Using the listing below, copy every line that mentions "this".
--------------------------------
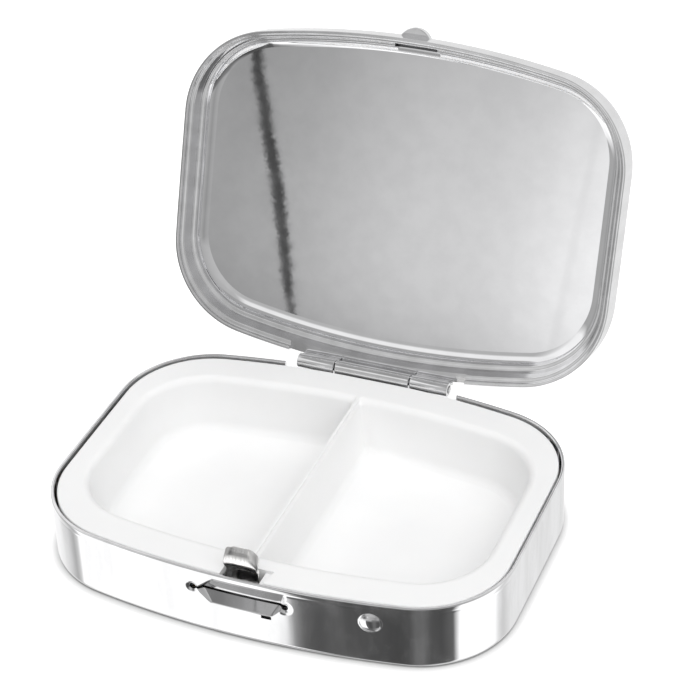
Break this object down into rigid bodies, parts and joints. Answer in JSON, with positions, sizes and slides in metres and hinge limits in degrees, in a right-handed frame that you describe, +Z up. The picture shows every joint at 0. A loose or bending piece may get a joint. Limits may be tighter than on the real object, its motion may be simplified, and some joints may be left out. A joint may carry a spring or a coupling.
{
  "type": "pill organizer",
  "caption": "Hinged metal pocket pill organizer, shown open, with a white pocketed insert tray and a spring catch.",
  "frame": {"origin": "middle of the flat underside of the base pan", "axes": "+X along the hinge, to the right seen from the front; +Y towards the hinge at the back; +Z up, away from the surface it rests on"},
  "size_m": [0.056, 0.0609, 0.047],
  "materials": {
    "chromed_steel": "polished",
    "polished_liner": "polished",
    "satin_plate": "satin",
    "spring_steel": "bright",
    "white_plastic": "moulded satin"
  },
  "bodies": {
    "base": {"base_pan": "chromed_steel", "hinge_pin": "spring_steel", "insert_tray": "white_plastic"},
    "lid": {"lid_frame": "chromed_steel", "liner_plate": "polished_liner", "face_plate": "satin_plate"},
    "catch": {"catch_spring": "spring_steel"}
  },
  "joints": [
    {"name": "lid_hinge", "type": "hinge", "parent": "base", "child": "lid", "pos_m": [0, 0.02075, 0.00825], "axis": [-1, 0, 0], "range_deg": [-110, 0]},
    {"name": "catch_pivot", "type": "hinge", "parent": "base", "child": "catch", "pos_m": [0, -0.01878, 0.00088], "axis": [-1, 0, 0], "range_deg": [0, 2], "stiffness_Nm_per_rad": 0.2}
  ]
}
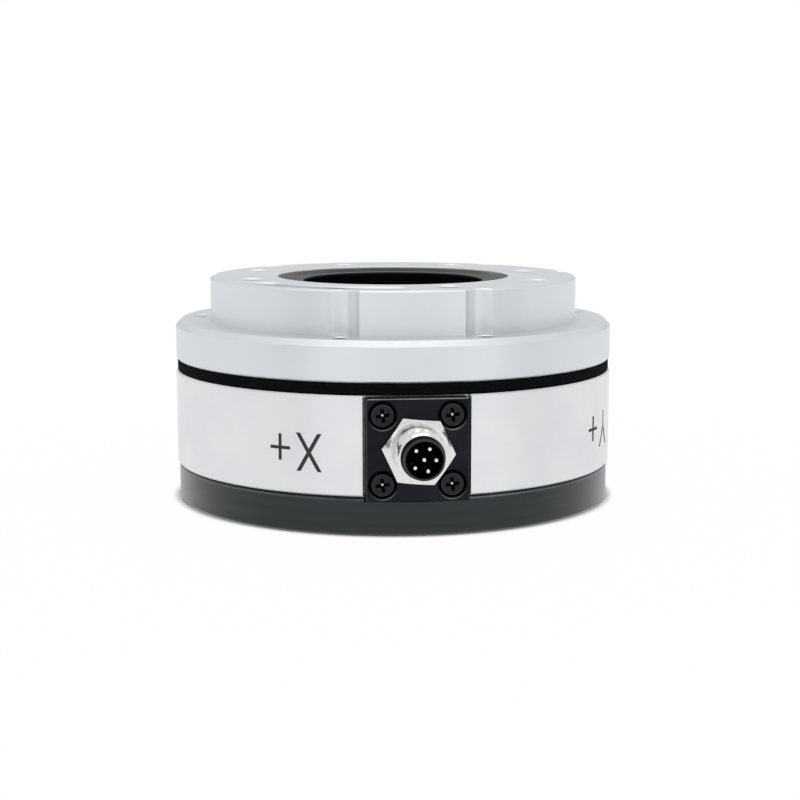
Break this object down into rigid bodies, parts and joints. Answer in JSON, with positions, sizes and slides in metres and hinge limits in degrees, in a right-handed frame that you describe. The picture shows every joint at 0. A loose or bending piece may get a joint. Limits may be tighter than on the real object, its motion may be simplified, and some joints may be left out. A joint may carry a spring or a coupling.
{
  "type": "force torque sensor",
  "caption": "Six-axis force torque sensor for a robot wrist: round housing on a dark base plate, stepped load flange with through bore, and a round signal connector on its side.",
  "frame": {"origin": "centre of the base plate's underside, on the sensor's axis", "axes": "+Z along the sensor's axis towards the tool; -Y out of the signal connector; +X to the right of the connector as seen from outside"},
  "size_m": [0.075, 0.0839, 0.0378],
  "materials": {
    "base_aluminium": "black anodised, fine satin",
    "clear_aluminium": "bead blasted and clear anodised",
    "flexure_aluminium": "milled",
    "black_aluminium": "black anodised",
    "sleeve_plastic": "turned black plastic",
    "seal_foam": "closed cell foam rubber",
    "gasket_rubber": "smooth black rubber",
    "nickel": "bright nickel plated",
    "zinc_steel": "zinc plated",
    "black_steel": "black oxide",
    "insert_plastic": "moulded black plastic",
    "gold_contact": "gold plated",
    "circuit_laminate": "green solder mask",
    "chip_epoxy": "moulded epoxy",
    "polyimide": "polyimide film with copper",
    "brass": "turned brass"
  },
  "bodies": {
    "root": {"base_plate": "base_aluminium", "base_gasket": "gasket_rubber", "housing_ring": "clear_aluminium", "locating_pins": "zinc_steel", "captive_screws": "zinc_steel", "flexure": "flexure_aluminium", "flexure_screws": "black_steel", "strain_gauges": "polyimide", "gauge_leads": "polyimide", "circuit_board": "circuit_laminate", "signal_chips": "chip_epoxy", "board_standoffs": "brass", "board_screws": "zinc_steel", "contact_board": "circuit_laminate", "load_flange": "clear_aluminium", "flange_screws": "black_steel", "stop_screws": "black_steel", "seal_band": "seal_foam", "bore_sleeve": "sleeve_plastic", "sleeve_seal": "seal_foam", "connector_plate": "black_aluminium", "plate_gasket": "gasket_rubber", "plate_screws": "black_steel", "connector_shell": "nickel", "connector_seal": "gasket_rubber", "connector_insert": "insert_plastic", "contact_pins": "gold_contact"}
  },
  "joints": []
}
--------------------------------
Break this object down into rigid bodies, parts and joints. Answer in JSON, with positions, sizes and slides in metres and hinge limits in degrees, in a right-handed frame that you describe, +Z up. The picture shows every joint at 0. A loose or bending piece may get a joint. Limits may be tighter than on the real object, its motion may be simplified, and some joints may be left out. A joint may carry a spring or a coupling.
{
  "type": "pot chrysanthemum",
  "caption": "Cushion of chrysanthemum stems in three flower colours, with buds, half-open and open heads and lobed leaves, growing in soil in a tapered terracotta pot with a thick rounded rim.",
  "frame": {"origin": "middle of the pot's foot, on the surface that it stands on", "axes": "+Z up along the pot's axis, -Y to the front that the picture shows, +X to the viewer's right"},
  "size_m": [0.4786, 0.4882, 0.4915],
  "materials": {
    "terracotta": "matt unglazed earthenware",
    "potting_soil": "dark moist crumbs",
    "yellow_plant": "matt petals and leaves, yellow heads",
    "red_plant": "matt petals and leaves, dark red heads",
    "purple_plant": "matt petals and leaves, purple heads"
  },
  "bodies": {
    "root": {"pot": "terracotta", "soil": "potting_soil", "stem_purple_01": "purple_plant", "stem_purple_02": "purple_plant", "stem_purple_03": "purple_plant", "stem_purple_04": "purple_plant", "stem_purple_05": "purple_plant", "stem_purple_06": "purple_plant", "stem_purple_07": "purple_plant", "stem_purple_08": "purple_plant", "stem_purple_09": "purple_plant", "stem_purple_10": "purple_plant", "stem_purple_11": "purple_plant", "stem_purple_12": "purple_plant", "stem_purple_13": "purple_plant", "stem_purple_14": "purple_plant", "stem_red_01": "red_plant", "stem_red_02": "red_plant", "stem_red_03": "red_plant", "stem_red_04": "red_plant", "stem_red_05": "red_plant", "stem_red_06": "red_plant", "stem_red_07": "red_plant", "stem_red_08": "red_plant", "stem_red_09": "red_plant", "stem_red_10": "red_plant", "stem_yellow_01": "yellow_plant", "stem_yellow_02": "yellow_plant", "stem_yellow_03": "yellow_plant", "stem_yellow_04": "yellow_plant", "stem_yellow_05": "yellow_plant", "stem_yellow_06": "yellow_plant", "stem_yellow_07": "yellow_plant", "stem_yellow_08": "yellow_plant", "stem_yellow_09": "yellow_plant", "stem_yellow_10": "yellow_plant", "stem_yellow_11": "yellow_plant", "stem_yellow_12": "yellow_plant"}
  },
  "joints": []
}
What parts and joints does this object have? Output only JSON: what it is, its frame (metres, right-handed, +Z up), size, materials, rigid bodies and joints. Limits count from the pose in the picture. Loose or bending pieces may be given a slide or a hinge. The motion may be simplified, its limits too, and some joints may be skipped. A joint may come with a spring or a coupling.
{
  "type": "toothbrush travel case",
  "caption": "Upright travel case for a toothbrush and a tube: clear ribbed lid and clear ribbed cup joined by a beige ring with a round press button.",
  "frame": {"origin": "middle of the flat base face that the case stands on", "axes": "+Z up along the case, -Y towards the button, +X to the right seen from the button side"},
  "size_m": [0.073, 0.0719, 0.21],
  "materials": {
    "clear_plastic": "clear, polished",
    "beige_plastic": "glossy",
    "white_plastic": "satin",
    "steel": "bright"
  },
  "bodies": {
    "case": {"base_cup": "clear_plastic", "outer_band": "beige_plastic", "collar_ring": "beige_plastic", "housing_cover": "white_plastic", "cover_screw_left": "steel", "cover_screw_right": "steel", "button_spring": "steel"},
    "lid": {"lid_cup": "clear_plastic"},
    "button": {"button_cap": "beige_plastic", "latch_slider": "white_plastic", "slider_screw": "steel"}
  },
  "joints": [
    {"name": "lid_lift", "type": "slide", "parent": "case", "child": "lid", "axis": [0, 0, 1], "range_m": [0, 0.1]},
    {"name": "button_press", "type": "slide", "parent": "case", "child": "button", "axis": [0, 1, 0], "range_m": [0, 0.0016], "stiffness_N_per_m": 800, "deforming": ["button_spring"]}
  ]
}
--------------------------------
Output below:
Break this object down into rigid bodies, parts and joints. Answer in JSON, with positions, sizes and slides in metres and hinge limits in degrees, in a right-handed frame that you describe, +Z up. The picture shows every joint at 0. A loose or bending piece may get a joint. Limits may be tighter than on the real object, its motion may be simplified, and some joints may be left out. A joint may carry a spring or a coupling.
Break this object down into rigid bodies, parts and joints. Answer in JSON, with positions, sizes and slides in metres and hinge limits in degrees, in a right-handed frame that you describe. The picture shows every joint at 0. A loose or bending piece may get a joint. Limits may be tighter than on the real object, its motion may be simplified, and some joints may be left out. A joint may carry a spring or a coupling.
Break this object down into rigid bodies, parts and joints. Answer in JSON, with positions, sizes and slides in metres and hinge limits in degrees, in a right-handed frame that you describe, +Z up. The picture shows every joint at 0. A loose or bending piece may get a joint. Limits may be tighter than on the real object, its motion may be simplified, and some joints may be left out. A joint may carry a spring or a coupling.
What parts and joints does this object have? Output only JSON: what it is, its frame (metres, right-handed, +Z up), size, materials, rigid bodies and joints. Limits count from the pose in the picture. Loose or bending pieces may be given a slide or a hinge. The motion may be simplified, its limits too, and some joints may be skipped. A joint may come with a spring or a coupling.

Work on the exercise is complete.